Seeking your truth or ‘the’ truth? Tuesday, 2nd Week of Easter – Acts 4:32-37/John 3:7b-15

Read also https://www.pottypadre.com/common-ism-is-not-communism/ based on the first reading taken from the Acts of the Apostles.

Nicodemus was a seeker but one who had his own preconceived ideas of salvation. For the Jews, their racial birth was the guarantee to enter into the Kingdom of God. For Jesus it was not enough to be born as a Jew by the flesh but to be born of water and the spirt; a spiritual rebirth.

Because you are a seeker it does not mean you are seeking the truth; you could be seeking your truth. We know that Nicodemus was present at the burial of Jesus but unlike the rest of the Sanhedrin that came to ensure that Jesus was put to death, Nicodemus came to give Jesus a Jewish burial. We do not know if this seeker was convinced of the truth of Jesus message or he remained a pious Jew, performing for Jesus the pious burial rights that should be accorded to a Jew.

What we do know is that Nicodemus was a man with questions. There is no evidence that the two questions he asks Jesus came from a stubborn heart or a conniving one that wanted to trap Jesus. Yet he has questions and both of them begin with How… How can a man be born again; how can these things be?

While the Gospels are not biographies that are chronologically arranged, the Gospel of John, in the text of today indicates that Jesus has already had some kind of run in with the Jewish establishment.
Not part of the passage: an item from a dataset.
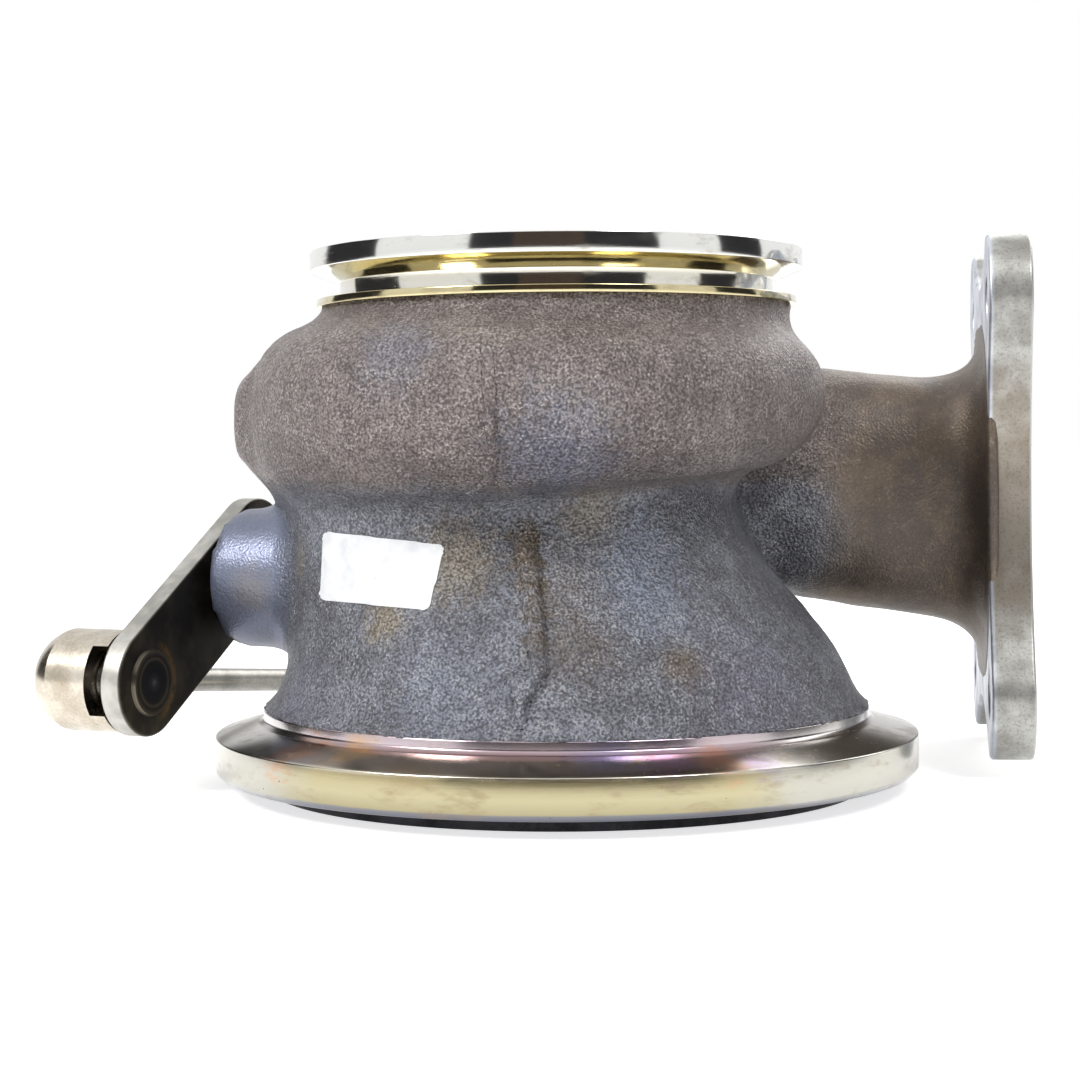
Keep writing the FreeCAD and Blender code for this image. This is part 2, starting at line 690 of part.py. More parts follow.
# ball stud riveted through the lever
PIN_ACROSS = "lever_length * cos( lever_drop )"
PIN_UP = "- lever_length * sin( lever_drop )"
stud_turning = turned("stud_turning", [
    ("0", "- lever_thickness - stud_head_height"),
    ("stud_head_radius - 0.3", "- lever_thickness - stud_head_height"),
    ("stud_head_radius", "- lever_thickness"),
    ("stud_radius", "- lever_thickness"),
    ("stud_radius", "stud_collar_height"),
    ("stud_neck_radius", "stud_collar_height"),
    ("stud_neck_radius", "ball_reach"),
    ("0", "ball_reach"),
], **on_shaft(PIN_ACROSS, PIN_UP, LEVER_BACK))
ball = bound(doc.addObject("Part::Sphere", "stud_ball"), Radius="ball_radius")
placed(ball, **on_shaft(PIN_ACROSS, PIN_UP, f"{LEVER_BACK} + ball_reach"))
ball_stud = fused("ball_stud_forging", [stud_turning, ball])

MOUTH = f"( {LEVER_BACK} + stud_collar_height + end_gap )"
BALL_LEVEL = f"( {LEVER_BACK} + ball_reach )"
CAVITY_RADIUS = "( ball_radius + running_clearance )"
DOME_SPHERE = "( ( socket_radius ^ 2 + dome_height ^ 2 ) / ( 2 * dome_height ) )"


def along_rod(distance, aside="0"):
    """Return how far a point on the rod's line lies across and up from the shaft."""
    across = f"( {PIN_ACROSS} - ( {distance} ) * cos( rod_slope ) + ( {aside} ) * sin( rod_slope ) )"
    up = f"( {PIN_UP} - ( {distance} ) * sin( rod_slope ) - ( {aside} ) * cos( rod_slope ) )"
    return across, up


def rod_piece(name, radius, length, start):
    """Add a cylinder along the rod's line, from a distance off the near ball."""
    place = shaft_point(*along_rod(start), out=BALL_LEVEL)
    place.update(yaw="shaft_bearing - 90", pitch="90 + rod_slope")
    return cylinder(name, radius, length, **place)


def make_socket(name, distance, facing):
    """Make a domed ball socket with its shank facing along the rod, mouth to the lever."""
    centre = along_rod(distance)
    turn = "- 180 - rod_slope" if facing > 0 else "- rod_slope"
    barrel = cylinder(
        f"{name}_barrel", "socket_radius", "socket_length", **on_shaft(*centre, MOUTH, turn),
    )
    dome = doc.addObject("Part::Sphere", f"{name}_dome")
    bound(dome, Radius=DOME_SPHERE, Angle1=f"asin( ( {DOME_SPHERE} - dome_height ) / {DOME_SPHERE} )")
    placed(dome, **on_shaft(*centre, f"{MOUTH} + socket_length + dome_height - {DOME_SPHERE}", turn))
    shank_start = distance if facing > 0 else f"{distance} - shank_reach"
    shank = rod_piece(f"{name}_shank", "shank_radius", "shank_reach", shank_start)
    cavity = cylinder(
        f"{name}_cavity", CAVITY_RADIUS, f"{BALL_LEVEL} - {MOUTH}", **on_shaft(*centre, MOUTH, turn),
    )
    ball_room = bound(doc.addObject("Part::Sphere", f"{name}_ball_room"), Radius=CAVITY_RADIUS)
    placed(ball_room, **on_shaft(*centre, BALL_LEVEL, turn))
    hole_start = "shank_reach - rod_engagement" if facing > 0 else f"{distance} - shank_reach - 1"
    hole = rod_piece(f"{name}_hole", "rod_radius + press_clearance", "rod_engagement + 1", hole_start)
    window_start = f"{distance} - socket_radius - 4" if facing > 0 else distance
    window = box(
        f"{name}_window", "socket_radius + 4", "window_width", "window_height + 1",
        **on_shaft(*along_rod(window_start, "- window_width / 2"), f"{MOUTH} - 1", "- 180 - rod_slope"),
    )
    slot_side = 1 if facing > 0 else -1
    slot_aside = f"{slot_side} * ( socket_radius - clip_slot_depth / 2 + 0.5 ) - clip_slot_depth / 2 - 0.5"
    slot = box(
        f"{name}_slot", "clip_slot_length", "clip_slot_depth + 1", "clip_slot_width",
        **on_shaft(
            *along_rod(f"{distance} - clip_slot_length / 2", slot_aside),
            f"{MOUTH} + socket_length - clip_slot_width * 2", "- 180 - rod_slope",
        ),
    )
    blank = fused(f"{name}_blank", [barrel, dome, shank])
    return cut(f"{name}_cast", blank, fused(f"{name}_cuts", [cavity, ball_room, hole, window, slot]))


def make_clip(name, distance, facing):
    """Make the open wire ring that keeps the ball in its socket."""
    turn = "- 180 - rod_slope" if facing > 0 else "- rod_slope"
    ring = doc.addObject("Part::Torus", f"{name}_ring")
    bound(ring, Radius1=f"{CAVITY_RADIUS} - clip_wire - press_clearance", Radius2="clip_wire")
    placed(ring, **on_shaft(*along_rod(distance), f"{MOUTH} + clip_level", turn))
    gap = box(
        f"{name}_gap", "ball_radius + 1", "clip_gap", "clip_wire * 2 + 1",
        **on_shaft(
            *along_rod(distance if facing > 0 else f"{distance} - ball_radius - 1", "- clip_gap / 2"),
            f"{MOUTH} + clip_level - clip_wire - 0.5", "- 180 - rod_slope",
        ),
    )
    return cut(f"{name}_wire", ring, gap)


near_socket = make_socket("near_socket", "0", 1)
far_socket = make_socket("far_socket", "rod_span", -1)
near_socket_clip = make_clip("near_socket_clip", "0", 1)
far_socket_clip = make_clip("far_socket_clip", "rod_span", -1)
ROD_START = "( shank_reach - rod_engagement + 0.5 )"
link_rod = rod_piece("link_rod_bar", "rod_radius", f"rod_span - 2 * {ROD_START}", ROD_START)
nut = doc.addObject("Part::Prism", "nut_prism")
bound(nut, Circumradius="nut_flats_radius", Height="nut_height")
NUT_START = "rod_span - shank_reach - press_clearance - nut_height"
nut_place = shaft_point(*along_rod(NUT_START), out=BALL_LEVEL)
nut_place.update(yaw="shaft_bearing - 90", pitch="90 + rod_slope")
placed(nut, **nut_place)
nut_hole = rod_piece("nut_hole", "rod_radius + press_clearance", "nut_height + 2", f"{NUT_START} - 1")
rod_jam_nut = cut("rod_jam_nut_hex", nut, nut_hole)

NODES = {
    "turbine_housing": turbine_housing,
    "wastegate_bush": wastegate_bush,
    "thrust_washer": thrust_washer,
    "swing_arm": swing_arm,
    "valve_disc": valve_disc,
    "valve_washer": valve_washer,
    "crank_lever": crank_lever,
    "lever_weld": lever_weld,
    "ball_stud": ball_stud,
    "near_socket": near_socket,
    "near_socket_clip": near_socket_clip,
    "link_rod": link_rod,
    "rod_jam_nut": rod_jam_nut,
    "far_socket": far_socket,
    "far_socket_clip": far_socket_clip,
}
for node, obj in NODES.items():
    obj.Label = node
doc.recompute()
for obj in doc.Objects:
    if "Invalid" in obj.State or "Error" in obj.State:
        raise RuntimeError(f"{obj.Name} could not be made: {obj.State}")
for node, obj in NODES.items():
    if obj.Shape.isNull() or not obj.Shape.isValid():
        raise RuntimeError(f"{node} has no sound shape")
    if len(obj.Shape.Solids) != 1:
        raise RuntimeError(f"{node} is {len(obj.Shape.Solids)} solids")
os.makedirs("parts", exist_ok=True)
for node, obj in NODES.items():
    obj.Shape.exportStep(f"parts/{node}.step")
    size = obj.Shape.BoundBox
    print(f"{node}: {obj.Shape.Volume:.1f} mm3, {size}")
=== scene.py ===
"""Looks of a turbocharger turbine housing with its built-in wastegate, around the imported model."""

import enum
import logging
import math
from dataclasses import dataclass, field
from typing import Optional, Sequence, Union

import bmesh
import bpy
import numpy as np
from mathutils import Matrix, Vector, noise
from mathutils.bvhtree import BVHTree

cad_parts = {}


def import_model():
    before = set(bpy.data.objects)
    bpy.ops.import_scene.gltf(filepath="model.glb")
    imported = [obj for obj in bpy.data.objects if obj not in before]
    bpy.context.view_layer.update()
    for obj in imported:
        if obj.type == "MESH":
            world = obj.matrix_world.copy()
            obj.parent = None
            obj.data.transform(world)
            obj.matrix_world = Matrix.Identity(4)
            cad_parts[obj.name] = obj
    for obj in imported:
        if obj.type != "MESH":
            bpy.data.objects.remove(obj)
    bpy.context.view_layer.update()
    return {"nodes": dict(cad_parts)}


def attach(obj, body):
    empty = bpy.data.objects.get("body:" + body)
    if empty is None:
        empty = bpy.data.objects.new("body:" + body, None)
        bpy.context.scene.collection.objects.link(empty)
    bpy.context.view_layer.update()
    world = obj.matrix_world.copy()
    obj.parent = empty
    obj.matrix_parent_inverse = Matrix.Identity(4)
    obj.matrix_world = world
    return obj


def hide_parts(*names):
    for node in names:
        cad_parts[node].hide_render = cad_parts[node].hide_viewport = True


LOG = logging.getLogger("turbine_housing")
MM = 0.001
PHOTO_SIDE = 1080
Colour = tuple[float, float, float]
Number = Union[float, "Field"]


def srgb(red: int, green: int, blue: int) -> Colour:
    """Turns a screen colour of 0 to 255 into the linear one that shaders take."""
    def linear(level: int) -> float:
        """Gives one channel's linear share."""
        share = level / 255
        return share / 12.92 if share <= 0.04045 else ((share + 0.055) / 1.055) ** 2.4
    return linear(red), linear(green), linear(blue)


# ---------------------------------------------------------------- shader arithmetic


@dataclass
class Field:
    """A socket whose value varies over a surface and takes part in Python arithmetic."""

    shader: "Wiring"
    socket: bpy.types.NodeSocket

    def __add__(self, other: Number) -> "Field":
        """Adds."""
        return self.shader.maths("ADD", self, other)

    def __sub__(self, other: Number) -> "Field":
        """Takes away."""
        return self.shader.maths("SUBTRACT", self, other)

    def __mul__(self, other: Number) -> "Field":
        """Multiplies."""
        return self.shader.maths("MULTIPLY", self, other)

    def __truediv__(self, other: Number) -> "Field":
        """Divides."""
        return self.shader.maths("DIVIDE", self, other)

    def __radd__(self, other: float) -> "Field":
        """Adds to a number."""
        return self.shader.maths("ADD", other, self)

    def __rsub__(self, other: float) -> "Field":
        """Takes away from a number."""
        return self.shader.maths("SUBTRACT", other, self)

    def __rmul__(self, other: float) -> "Field":
        """Multiplies a number."""
        return self.shader.maths("MULTIPLY", other, self)

    def sized(self) -> "Field":
        """Drops the sign."""
        return self.shader.maths("ABSOLUTE", self)

    def eased(self, low: float, high: float) -> "Field":
        """Eases from 0 at low to 1 at high; high may be the smaller.

        Args:
            low: The value that gives 0.
            high: The value that gives 1.

        Returns:
            The eased share.
        """
        node = self.shader.node(
            "ShaderNodeMapRange",
            {"interpolation_type": "SMOOTHSTEP", "clamp": True},
            {"Value": self, "From Min": min(low, high), "From Max": max(low, high)},
        )
        rising = Field(self.shader, node.outputs["Result"])
        return rising if high > low else 1 - rising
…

When Nicodemus came to Jesus by night, he confesses that Jesus has worked great ‘signs’; a word in the plural. Yet the Gospel of John has only told us of one sign so far, the sign at the wedding at Cana. One can safely assume that while John mentions seven signs in his Gospel, Jesus worked many more and it is to this that Nicodemus refers to.
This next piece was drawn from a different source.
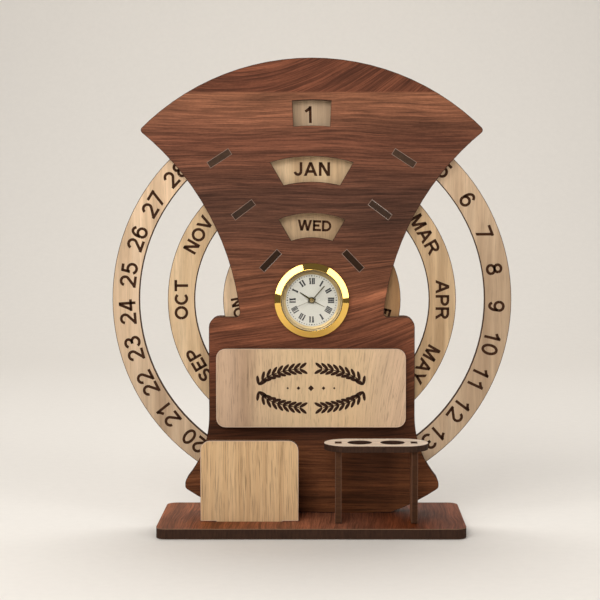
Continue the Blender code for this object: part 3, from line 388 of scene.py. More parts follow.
WALNUT_LAYERS = (
    GrainLayer(5.4, 110, 0.76, 1.22), GrainLayer(1.35, 62, 0.66, 1.32, detail=4.0),
    GrainLayer(0.5, 15, 1.1, 0.64, low=0.42, high=0.62), GrainLayer(0.6, 1.6, 0.9, 1.1, low=0.32, high=0.68))
# Tones by height: the walnut's own tone with painted shade in it. The dark stop at 43.5 mm is the painted
# shadow under the message plate, and the lower panel is laid darker as painted shade from the light falling
# from above.
WALNUT_PANEL_AND_PAINTED_SHADE = Veneer(
    ((5, 0.136, 0.046, 0.0165), (36, 0.134, 0.045, 0.016), (43.5, 0.066, 0.021, 0.008),
     (66, 0.103, 0.033, 0.013), (84, 0.16, 0.05, 0.024), (100, 0.198, 0.067, 0.032),
     (122, 0.166, 0.061, 0.03),
     (141, 0.135, 0.052, 0.0285), (150, 0.106, 0.044, 0.0255), (164, 0.109, 0.044, 0.0255),
     (180, 0.155, 0.057, 0.0305), (190, 0.178, 0.063, 0.0335), (199, 0.22, 0.083, 0.043),
     (213.3, 0.266, 0.103, 0.051), (213.9, 0.157, 0.051, 0.025), (231, 0.148, 0.047, 0.0225)),
    WALNUT_LAYERS, Tones.BY_PLACE, sway=1.6, ripple=0.22)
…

What then can be safely assumed from today’s text, is that Jesus also ran into opposition with the Jews. He says, “we speak of what we know and testify to what we have seen; yet you do not receive our testimony.” Clearly Jesus is speaking to Nicodemus about his rejection by the Jewish religious authorities who while ‘appreciating’ the signs clearly reject his claim to be the Son of Man (verse 13). Jesus accuses Nicodemus and his fellow-leaders of a lack of spiritual insight and a refusal to accept his testimony as coming directly from God: “If you do not believe when I tell you about earthly things, how are you to believe when I tell you about those of heaven?” It is this openness that Jesus is challenging Nicodemus to have.

Jesus now makes a bold and passionate prediction. When the Jews revolted against Moses and God in the desert, God sent serpents to bite them. This sting of death brought the Israelites to their senses and they confess their sin and repent. They plead of Moses to appeal to God. God tells Moses to fashion a bronze serpent so that the Israelites may look at it when they are bitten and thus be saved. Interestingly, God did not take away the snakes, he rather gave them a remedy for their pain. Now, Jesus boldly declares that the sting of sin will be taken away by his death on the cross. Jesus is the cure that forever endures and for those who believe, he offers eternal life.

Finally, the idea behind eternal life means much more than a long or never-ending life. Eternal life does not mean that this life goes on forever. Instead, eternal life also has the idea of a certain quality of life, of God’s kind of life. It is the kind of life enjoyed in eternity. That is what Easter invites us to embrace.